In the data generated from experiments, two types of anomalies were identified. The first and more common anomaly involved vehicle trajectories overlapping or folding back, meaning vehicles appeared to be backing up or turning in place, inconsistent with actual driving behavior. The other type of anomaly was observed as abrupt transitions or shifted too much in some coordinates between two consecutive frames. According to the interval of the original actual speed, we determined a reasonable speed range by exceeding the maximum and minimum values of the actual data by thirty percent. The limit interval for the absolute value of the horizontal velocity was set to be [0, 20], the interval for the vertical velocity was [−10, 12], and the numerical units were both m/s. The data were analyzed with this constraint to identify abnormal data, and the noise was processed to remove these partially fluctuating samples.
Scenario Simulation Test
First, we constructed the roundabout scenario in CARLA in the same manner as the raw data was collected. Maps were retrieved from the OpenStreetMap open-source map collection then imported into RoadRunner. We made sure the roads were meticulously refined on the map to align with the actual roundabout, as the downloaded map could have some missing areas that need to be corrected. Then, we imported the map, which was downloaded from RoadRunner, to CARLA. We set the parameters of each road based on the structural dimensions and speed limits of the real-world roundabout. The CARLA road network was obtained as shown in
Figure 10.
In the traffic scenarios concerning areas where vehicles merge into roundabouts, it is often the responsibility of the drivers in the merging vehicles to make safety judgments to decide when and at what speed to enter the roundabout. In contrast, vehicles circulating within the roundabout typically continue their current path of travel, with drivers rarely needing to consider yielding to merging vehicles. Therefore, during virtual simulation testing, rather than focusing on the functionality of autonomous vehicles driving within the roundabout, it is more crucial to test how autonomous vehicles make decisions when merging into the roundabout.
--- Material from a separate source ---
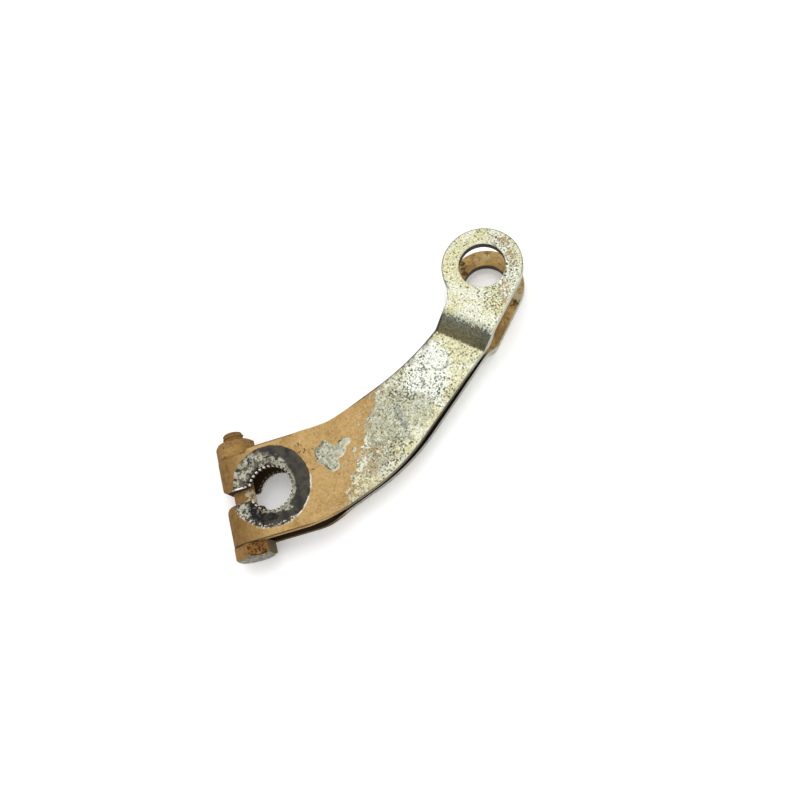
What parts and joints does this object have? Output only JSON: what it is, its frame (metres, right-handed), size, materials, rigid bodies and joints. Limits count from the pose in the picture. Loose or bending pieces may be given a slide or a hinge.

In the second step, we added two vehicles running within the constructed roundabout environment in CARLA. Vehicle1 was designated as a vehicle circulating within the roundabout, with its vehicle type defined as “CAR”. We used the interface to ensure that the trajectory of V1 followed the trajectory data of the generated nearby roundabout vehicle (NRV). The other vehicle, Vehicle2, represents a vehicle merging into the roundabout. Its vehicle type was defined as “CAV”. The starting position of V2 was specified to ensure it aligned with the starting trajectory data of the generated main subject vehicle (MSV). By setting the endpoint within the internal roads of the roundabout, the objective of V1’s movement was achieved, entering the roundabout and circulating within it. Once the CARLA simulation was up and running, V2 was free to travel, using certain deceleration and avoidance measures when a collision was detected or there was a risk of collision based on the agent from CARLA.
All the generated samples were tested according to the above process, and the trajectories of the “CAV” in the simulated scenario were exported and analyzed together with the trajectories of the “CAR” to determine the danger level of the scenario. The potential encounter time (PET) metric was employed to quantify the severity of conflicts between the merging vehicles and the vehicles circulating within the roundabout.
5. Conclusions
This study developed a data-driven deep learning framework for generating adversarial hazardous scenarios and devised metrics to evaluate the quality of the generated data. Joint simulation was used to highlight the significance of the generated scenarios. The original data were sourced from the RounD dataset, focusing on vehicle merging scenarios at a genuine roundabout, and extracting hazardous scenarios with adversarial behaviors. The original complex scenario data were culled to leave the trajectory data with critical content, and the dimensions were reduced to horizontal and vertical coordinates at each timeframe. The dynamic information in time series was captured using TimeGAN, which combines adversarial network learning with autoregressive models. The quality of generated lane-changing scenario data was assessed from three critical perspectives: diversity, similarity, and authenticity. Finally, the generated scenarios were tested through the joint simulation using CARLA and SUMO, which confirmed the necessity of generated scenarios in autonomous driving testing. The main conclusions are as follows:
- (a)
Simplifying scenarios into trajectory data for generation is a rational and effective approach. It allows for the retention of maximum information while enhancing the performance of model training.
- (b)
For complex scenarios like roundabouts, TimeGAN effectively captured the spatiotemporal features of merging scenarios. It demonstrated the diversity of the generated data, the similarity between the generated and real data, and the feasibility of the generation in various aspects. The analysis validated the effectiveness of this method in expanding the test scenario library.
- (c)
The developed TimeGAN model effectively generated more high-risk merging scenarios, including adversarial situations not observed in real scenarios. This demonstrates the great potential of generative methods in hazardous scenario testing.
This study still has certain shortcomings. First off, while the TimeGAN model has been investigated for equal-length data, it has not yet been tested for asymmetrical time step sequences. Moreover, it is also necessary to investigate whether the critical scenarios that are important for CAV testing can be further explored in the generated model. The next step to investigate is whether working together with a driving simulator to calibrate cars for different forms of autonomous driving and implement the CAV’s control module functionalities to be tested in the simulation program is feasible.